With such antecedents then the black race in America should not be upbraided for having no taste for blood and carnage. It is the fault of their constitution that they prefer the judicial awards of peace and have an eternal patience to abide the bloodless triumph of right. It is no argument, therefore, when I point to the record of their physical supremacy—when the homes and helpless ones of this country were absolutely at the black man’s mercy and not a town laid waste, not a building burned, and not a woman insulted—it is no argument, I say, for you to retort: “He was a coward; he didn’t dare!” The facts simply do not show this to have been the case.

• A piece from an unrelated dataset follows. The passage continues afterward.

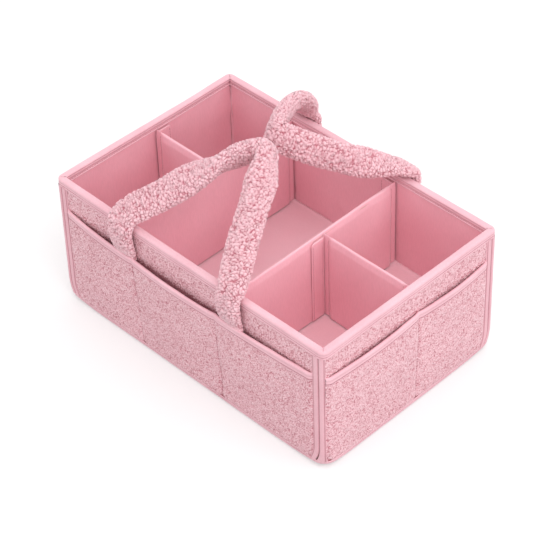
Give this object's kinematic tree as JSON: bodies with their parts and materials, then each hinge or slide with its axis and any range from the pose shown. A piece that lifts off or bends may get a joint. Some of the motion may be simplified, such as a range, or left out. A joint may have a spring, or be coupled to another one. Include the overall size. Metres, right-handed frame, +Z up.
{
  "type": "diaper caddy",
  "caption": "Rectangular pink fleece nursery caddy with outside pockets, removable dividers and padded swing handles.",
  "frame": {"origin": "centre of the base, on the surface the caddy stands on", "axes": "+X along the long side, -Y towards the front, +Z up"},
  "size_m": [0.3934, 0.2722, 0.2528],
  "materials": {
    "fleece": "nubby boucle fleece with a short pile",
    "sherpa": "curly long-pile sherpa",
    "tape": "smooth woven binding with a soft sheen",
    "lining": "smooth satin-weave lining",
    "board": "stiff hidden board",
    "padding": "hidden soft filling"
  },
  "bodies": {
    "caddy": {"base_cover": "fleece", "base_board": "board", "base_pad": "padding", "base_lining": "lining", "base_binding": "tape", "right_cover": "fleece", "right_board": "board", "right_lining": "lining", "back_cover": "fleece", "back_board": "board", "back_lining": "lining", "left_cover": "fleece", "left_board": "board", "left_lining": "lining", "front_cover": "fleece", "front_board": "board", "front_lining": "lining", "rim_binding": "tape", "back_right_corner_tape_right": "tape", "back_right_corner_tape_back": "tape", "back_left_corner_tape_back": "tape", "back_left_corner_tape_left": "tape", "front_left_corner_tape_left": "tape", "front_left_corner_tape_front": "tape", "front_right_corner_tape_front": "tape", "front_right_corner_tape_right": "tape", "front_pocket": "fleece", "front_pocket_binding": "tape", "back_pocket": "fleece", "back_pocket_binding": "tape", "left_pocket": "fleece", "left_pocket_binding": "tape", "right_pocket": "fleece", "right_pocket_binding": "tape", "front_handle_left_foot": "sherpa", "front_handle_right_foot": "sherpa", "back_handle_left_foot": "sherpa", "back_handle_right_foot": "sherpa"},
    "front_handle": {"front_handle_cover": "sherpa", "front_handle_core": "padding"},
    "back_handle": {"back_handle_cover": "sherpa", "back_handle_core": "padding"},
    "left_cross_divider": {"left_cross_divider_sleeve": "lining", "left_cross_divider_board": "board"},
    "left_cross_divider_front_flap": {"left_cross_divider_front_flap": "lining"},
    "left_cross_divider_back_flap": {"left_cross_divider_back_flap": "lining"},
    "right_cross_divider": {"right_cross_divider_sleeve": "lining", "right_cross_divider_board": "board"},
    "right_cross_divider_front_flap": {"right_cross_divider_front_flap": "lining"},
    "right_cross_divider_back_flap": {"right_cross_divider_back_flap": "lining"},
    "left_end_divider": {"left_end_divider_sleeve": "lining", "left_end_divider_board": "board"},
    "left_end_divider_outer_flap": {"left_end_divider_outer_flap": "lining"},
    "left_end_divider_inner_flap": {"left_end_divider_inner_flap": "lining"},
    "right_end_divider": {"right_end_divider_sleeve": "lining", "right_end_divider_board": "board"},
    "right_end_divider_inner_flap": {"right_end_divider_inner_flap": "lining"},
    "right_end_divider_outer_flap": {"right_end_divider_outer_flap": "lining"}
  },
  "joints": [
    {"name": "front_handle_swing", "type": "hinge", "parent": "caddy", "child": "front_handle", "pos_m": [0, -0.1343, 0.164], "axis": [1, 0, 0], "range_deg": [-8, 170]},
    {"name": "back_handle_swing", "type": "hinge", "parent": "caddy", "child": "back_handle", "pos_m": [0, 0.1343, 0.164], "axis": [-1, 0, 0], "range_deg": [-8, 170]},
    {"name": "left_cross_divider_shift", "type": "slide", "parent": "caddy", "child": "left_cross_divider", "axis": [1, 0, 0], "range_m": [0, 0.05]},
    {"name": "right_cross_divider_shift", "type": "slide", "parent": "caddy", "child": "right_cross_divider", "axis": [-1, 0, 0], "range_m": [0, 0.05]},
    {"name": "left_end_divider_lift", "type": "slide", "parent": "caddy", "child": "left_end_divider", "axis": [0, 0, 1], "range_m": [0, 0.12]},
    {"name": "right_end_divider_lift", "type": "slide", "parent": "caddy", "child": "right_end_divider", "axis": [0, 0, 1], "range_m": [0, 0.12]},
    {"name": "left_cross_divider_front_flap_peel", "type": "hinge", "parent": "left_cross_divider", "child": "left_cross_divider_front_flap", "pos_m": [-0.0903, -0.1156, 0.08], "axis": [0, 0, -1], "range_deg": [0, 75]},
    {"name": "left_cross_divider_back_flap_peel", "type": "hinge", "parent": "left_cross_divider", "child": "left_cross_divider_back_flap", "pos_m": [-0.0903, 0.1156, 0.08], "axis": [0, 0, 1], "range_deg": [0, 75]},
    {"name": "right_cross_divider_front_flap_peel", "type": "hinge", "parent": "right_cross_divider", "child": "right_cross_divider_front_flap", "pos_m": [0.0577, -0.1156, 0.08], "axis": [0, 0, -1], "range_deg": [0, 75]},
    {"name": "right_cross_divider_back_flap_peel", "type": "hinge", "parent": "right_cross_divider", "child": "right_cross_divider_back_flap", "pos_m": [0.0577, 0.1156, 0.08], "axis": [0, 0, 1], "range_deg": [0, 75]},
    {"name": "left_end_divider_outer_flap_peel", "type": "hinge", "parent": "left_end_divider", "child": "left_end_divider_outer_flap", "pos_m": [-0.1806, 0.0103, 0.08], "axis": [0, 0, -1], "range_deg": [0, 75]},
    {"name": "left_end_divider_inner_flap_peel", "type": "hinge", "parent": "left_end_divider", "child": "left_end_divider_inner_flap", "pos_m": [-0.09225, 0.0103, 0.08], "axis": [0, 0, 1], "range_deg": [0, 75]},
    {"name": "right_end_divider_inner_flap_peel", "type": "hinge", "parent": "right_end_divider", "child": "right_end_divider_inner_flap", "pos_m": [0.06425, 0.0057, 0.08], "axis": [0, 0, 1], "range_deg": [0, 75]},
    {"name": "right_end_divider_outer_flap_peel", "type": "hinge", "parent": "right_end_divider", "child": "right_end_divider_outer_flap", "pos_m": [0.1806, 0.0057, 0.08], "axis": [0, 0, -1], "range_deg": [0, 75]}
  ]
}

Now the tardy conscience of the nation wakes up one bright morning and is overwhelmed with blushes and stammering confusion because convicted of dishonorable and unkind treatment of the Indian; and there is a wonderful scurrying around among the keepers of the keys to get out more blankets and send out a few primers for the “wards.” While the black man, a faithful son and indefeasible heir,—who can truthfully say, “Lo, these many years do I serve thee, neither transgressed I at any time thy commandment, and yet thou never gavest me a kid that I might make merry with my friends,”—is snubbed and chilled and made unwelcome at every merry-making of the family. And when appropriations for education are talked of, the section for which he has wrought and suffered most, actually defeats the needed and desired assistance for fear they may not be able to prevent his getting a fair and equitable share in the distribution.